→ Material provided:

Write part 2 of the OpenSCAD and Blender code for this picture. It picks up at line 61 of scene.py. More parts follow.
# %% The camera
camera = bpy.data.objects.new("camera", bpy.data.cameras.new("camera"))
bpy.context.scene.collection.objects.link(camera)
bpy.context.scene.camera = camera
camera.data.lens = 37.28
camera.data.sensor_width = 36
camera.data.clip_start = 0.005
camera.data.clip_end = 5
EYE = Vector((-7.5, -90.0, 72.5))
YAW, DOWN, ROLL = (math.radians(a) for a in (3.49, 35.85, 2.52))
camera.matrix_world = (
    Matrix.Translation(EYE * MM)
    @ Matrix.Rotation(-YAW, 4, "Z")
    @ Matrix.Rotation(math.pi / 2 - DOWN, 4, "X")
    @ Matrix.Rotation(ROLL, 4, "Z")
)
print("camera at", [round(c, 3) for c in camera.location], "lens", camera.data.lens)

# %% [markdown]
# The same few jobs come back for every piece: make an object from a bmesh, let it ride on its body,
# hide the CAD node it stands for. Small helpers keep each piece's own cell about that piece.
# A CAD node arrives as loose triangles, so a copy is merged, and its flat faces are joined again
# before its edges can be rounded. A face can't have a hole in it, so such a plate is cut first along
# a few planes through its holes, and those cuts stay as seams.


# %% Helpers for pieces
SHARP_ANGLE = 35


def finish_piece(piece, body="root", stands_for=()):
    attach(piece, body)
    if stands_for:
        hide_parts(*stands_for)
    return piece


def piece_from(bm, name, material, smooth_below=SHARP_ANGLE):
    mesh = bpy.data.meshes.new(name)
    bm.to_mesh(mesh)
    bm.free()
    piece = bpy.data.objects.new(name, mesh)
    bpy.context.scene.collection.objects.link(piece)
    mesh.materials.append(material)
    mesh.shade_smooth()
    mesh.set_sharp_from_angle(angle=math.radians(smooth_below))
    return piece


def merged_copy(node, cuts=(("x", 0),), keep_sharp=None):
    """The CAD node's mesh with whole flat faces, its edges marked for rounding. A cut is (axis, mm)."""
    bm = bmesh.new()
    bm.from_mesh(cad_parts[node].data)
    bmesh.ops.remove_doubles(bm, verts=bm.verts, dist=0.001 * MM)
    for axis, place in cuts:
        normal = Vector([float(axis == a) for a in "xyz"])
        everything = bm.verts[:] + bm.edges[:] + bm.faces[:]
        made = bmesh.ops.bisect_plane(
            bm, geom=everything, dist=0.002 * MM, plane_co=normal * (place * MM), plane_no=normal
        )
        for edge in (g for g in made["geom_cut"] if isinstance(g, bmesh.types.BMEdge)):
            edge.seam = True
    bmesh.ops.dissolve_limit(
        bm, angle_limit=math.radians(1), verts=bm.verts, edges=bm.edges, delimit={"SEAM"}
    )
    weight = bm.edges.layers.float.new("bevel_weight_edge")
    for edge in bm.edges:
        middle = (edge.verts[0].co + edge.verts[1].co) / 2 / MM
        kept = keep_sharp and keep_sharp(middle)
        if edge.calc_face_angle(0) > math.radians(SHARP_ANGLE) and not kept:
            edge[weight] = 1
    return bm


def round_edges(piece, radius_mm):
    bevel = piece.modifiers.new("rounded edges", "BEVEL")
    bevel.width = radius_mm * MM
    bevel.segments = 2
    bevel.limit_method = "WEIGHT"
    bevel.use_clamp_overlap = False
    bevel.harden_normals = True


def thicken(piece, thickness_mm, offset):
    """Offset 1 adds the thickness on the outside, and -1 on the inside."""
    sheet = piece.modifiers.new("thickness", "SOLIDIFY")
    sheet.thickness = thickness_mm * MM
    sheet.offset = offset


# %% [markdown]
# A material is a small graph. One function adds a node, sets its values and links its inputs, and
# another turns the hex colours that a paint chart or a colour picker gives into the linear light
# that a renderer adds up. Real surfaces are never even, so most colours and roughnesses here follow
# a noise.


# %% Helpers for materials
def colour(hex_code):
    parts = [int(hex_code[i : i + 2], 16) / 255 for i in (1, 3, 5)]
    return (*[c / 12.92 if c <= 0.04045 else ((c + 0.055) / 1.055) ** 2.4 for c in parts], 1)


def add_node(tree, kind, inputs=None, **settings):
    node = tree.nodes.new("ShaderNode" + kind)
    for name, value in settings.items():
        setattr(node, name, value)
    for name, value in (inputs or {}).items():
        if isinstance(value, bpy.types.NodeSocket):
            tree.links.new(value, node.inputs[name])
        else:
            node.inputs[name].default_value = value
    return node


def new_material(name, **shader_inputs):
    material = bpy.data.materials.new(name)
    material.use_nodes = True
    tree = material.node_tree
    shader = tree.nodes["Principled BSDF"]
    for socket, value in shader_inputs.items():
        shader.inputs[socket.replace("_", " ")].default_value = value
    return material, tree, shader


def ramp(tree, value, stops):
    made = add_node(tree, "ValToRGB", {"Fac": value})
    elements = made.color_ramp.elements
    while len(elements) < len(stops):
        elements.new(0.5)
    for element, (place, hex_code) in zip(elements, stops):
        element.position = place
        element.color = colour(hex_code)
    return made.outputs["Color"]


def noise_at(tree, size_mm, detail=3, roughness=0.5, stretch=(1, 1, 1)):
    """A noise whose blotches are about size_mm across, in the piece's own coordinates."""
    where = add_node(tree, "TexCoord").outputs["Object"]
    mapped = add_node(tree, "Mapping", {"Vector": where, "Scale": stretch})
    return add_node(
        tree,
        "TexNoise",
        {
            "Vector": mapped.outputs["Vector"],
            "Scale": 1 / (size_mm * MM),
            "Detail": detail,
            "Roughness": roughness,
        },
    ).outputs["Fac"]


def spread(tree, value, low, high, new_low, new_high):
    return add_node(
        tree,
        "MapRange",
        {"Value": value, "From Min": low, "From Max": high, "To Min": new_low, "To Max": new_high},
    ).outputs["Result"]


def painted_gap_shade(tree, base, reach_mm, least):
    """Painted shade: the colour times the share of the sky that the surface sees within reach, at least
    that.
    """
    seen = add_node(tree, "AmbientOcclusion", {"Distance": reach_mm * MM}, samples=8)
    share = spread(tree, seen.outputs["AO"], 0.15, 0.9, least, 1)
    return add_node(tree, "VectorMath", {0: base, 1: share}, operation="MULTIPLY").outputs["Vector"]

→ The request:
Extract the data in full. Keep it word for word.

→ Correct answer:
Write part 2 of the OpenSCAD and Blender code for this picture. It picks up at line 61 of scene.py. More parts follow.
# %% The camera
camera = bpy.data.objects.new("camera", bpy.data.cameras.new("camera"))
bpy.context.scene.collection.objects.link(camera)
bpy.context.scene.camera = camera
camera.data.lens = 37.28
camera.data.sensor_width = 36
camera.data.clip_start = 0.005
camera.data.clip_end = 5
EYE = Vector((-7.5, -90.0, 72.5))
YAW, DOWN, ROLL = (math.radians(a) for a in (3.49, 35.85, 2.52))
camera.matrix_world = (
    Matrix.Translation(EYE * MM)
    @ Matrix.Rotation(-YAW, 4, "Z")
    @ Matrix.Rotation(math.pi / 2 - DOWN, 4, "X")
    @ Matrix.Rotation(ROLL, 4, "Z")
)
print("camera at", [round(c, 3) for c in camera.location], "lens", camera.data.lens)

# %% [markdown]
# The same few jobs come back for every piece: make an object from a bmesh, let it ride on its body,
# hide the CAD node it stands for. Small helpers keep each piece's own cell about that piece.
# A CAD node arrives as loose triangles, so a copy is merged, and its flat faces are joined again
# before its edges can be rounded. A face can't have a hole in it, so such a plate is cut first along
# a few planes through its holes, and those cuts stay as seams.


# %% Helpers for pieces
SHARP_ANGLE = 35


def finish_piece(piece, body="root", stands_for=()):
    attach(piece, body)
    if stands_for:
        hide_parts(*stands_for)
    return piece


def piece_from(bm, name, material, smooth_below=SHARP_ANGLE):
    mesh = bpy.data.meshes.new(name)
    bm.to_mesh(mesh)
    bm.free()
    piece = bpy.data.objects.new(name, mesh)
    bpy.context.scene.collection.objects.link(piece)
    mesh.materials.append(material)
    mesh.shade_smooth()
    mesh.set_sharp_from_angle(angle=math.radians(smooth_below))
    return piece


def merged_copy(node, cuts=(("x", 0),), keep_sharp=None):
    """The CAD node's mesh with whole flat faces, its edges marked for rounding. A cut is (axis, mm)."""
    bm = bmesh.new()
    bm.from_mesh(cad_parts[node].data)
    bmesh.ops.remove_doubles(bm, verts=bm.verts, dist=0.001 * MM)
    for axis, place in cuts:
        normal = Vector([float(axis == a) for a in "xyz"])
        everything = bm.verts[:] + bm.edges[:] + bm.faces[:]
        made = bmesh.ops.bisect_plane(
            bm, geom=everything, dist=0.002 * MM, plane_co=normal * (place * MM), plane_no=normal
        )
        for edge in (g for g in made["geom_cut"] if isinstance(g, bmesh.types.BMEdge)):
            edge.seam = True
    bmesh.ops.dissolve_limit(
        bm, angle_limit=math.radians(1), verts=bm.verts, edges=bm.edges, delimit={"SEAM"}
    )
    weight = bm.edges.layers.float.new("bevel_weight_edge")
    for edge in bm.edges:
        middle = (edge.verts[0].co + edge.verts[1].co) / 2 / MM
        kept = keep_sharp and keep_sharp(middle)
        if edge.calc_face_angle(0) > math.radians(SHARP_ANGLE) and not kept:
            edge[weight] = 1
    return bm


def round_edges(piece, radius_mm):
    bevel = piece.modifiers.new("rounded edges", "BEVEL")
    bevel.width = radius_mm * MM
    bevel.segments = 2
    bevel.limit_method = "WEIGHT"
    bevel.use_clamp_overlap = False
    bevel.harden_normals = True


def thicken(piece, thickness_mm, offset):
    """Offset 1 adds the thickness on the outside, and -1 on the inside."""
    sheet = piece.modifiers.new("thickness", "SOLIDIFY")
    sheet.thickness = thickness_mm * MM
    sheet.offset = offset


# %% [markdown]
# A material is a small graph. One function adds a node, sets its values and links its inputs, and
# another turns the hex colours that a paint chart or a colour picker gives into the linear light
# that a renderer adds up. Real surfaces are never even, so most colours and roughnesses here follow
# a noise.


# %% Helpers for materials
def colour(hex_code):
    parts = [int(hex_code[i : i + 2], 16) / 255 for i in (1, 3, 5)]
    return (*[c / 12.92 if c <= 0.04045 else ((c + 0.055) / 1.055) ** 2.4 for c in parts], 1)


def add_node(tree, kind, inputs=None, **settings):
    node = tree.nodes.new("ShaderNode" + kind)
    for name, value in settings.items():
        setattr(node, name, value)
    for name, value in (inputs or {}).items():
        if isinstance(value, bpy.types.NodeSocket):
            tree.links.new(value, node.inputs[name])
        else:
            node.inputs[name].default_value = value
    return node


def new_material(name, **shader_inputs):
    material = bpy.data.materials.new(name)
    material.use_nodes = True
    tree = material.node_tree
    shader = tree.nodes["Principled BSDF"]
    for socket, value in shader_inputs.items():
        shader.inputs[socket.replace("_", " ")].default_value = value
    return material, tree, shader


def ramp(tree, value, stops):
    made = add_node(tree, "ValToRGB", {"Fac": value})
    elements = made.color_ramp.elements
    while len(elements) < len(stops):
        elements.new(0.5)
    for element, (place, hex_code) in zip(elements, stops):
        element.position = place
        element.color = colour(hex_code)
    return made.outputs["Color"]


def noise_at(tree, size_mm, detail=3, roughness=0.5, stretch=(1, 1, 1)):
    """A noise whose blotches are about size_mm across, in the piece's own coordinates."""
    where = add_node(tree, "TexCoord").outputs["Object"]
    mapped = add_node(tree, "Mapping", {"Vector": where, "Scale": stretch})
    return add_node(
        tree,
        "TexNoise",
        {
            "Vector": mapped.outputs["Vector"],
            "Scale": 1 / (size_mm * MM),
            "Detail": detail,
            "Roughness": roughness,
        },
    ).outputs["Fac"]


def spread(tree, value, low, high, new_low, new_high):
    return add_node(
        tree,
        "MapRange",
        {"Value": value, "From Min": low, "From Max": high, "To Min": new_low, "To Max": new_high},
    ).outputs["Result"]


def painted_gap_shade(tree, base, reach_mm, least):
    """Painted shade: the colour times the share of the sky that the surface sees within reach, at least
    that.
    """
    seen = add_node(tree, "AmbientOcclusion", {"Distance": reach_mm * MM}, samples=8)
    share = spread(tree, seen.outputs["AO"], 0.15, 0.9, least, 1)
    return add_node(tree, "VectorMath", {0: base, 1: share}, operation="MULTIPLY").outputs["Vector"]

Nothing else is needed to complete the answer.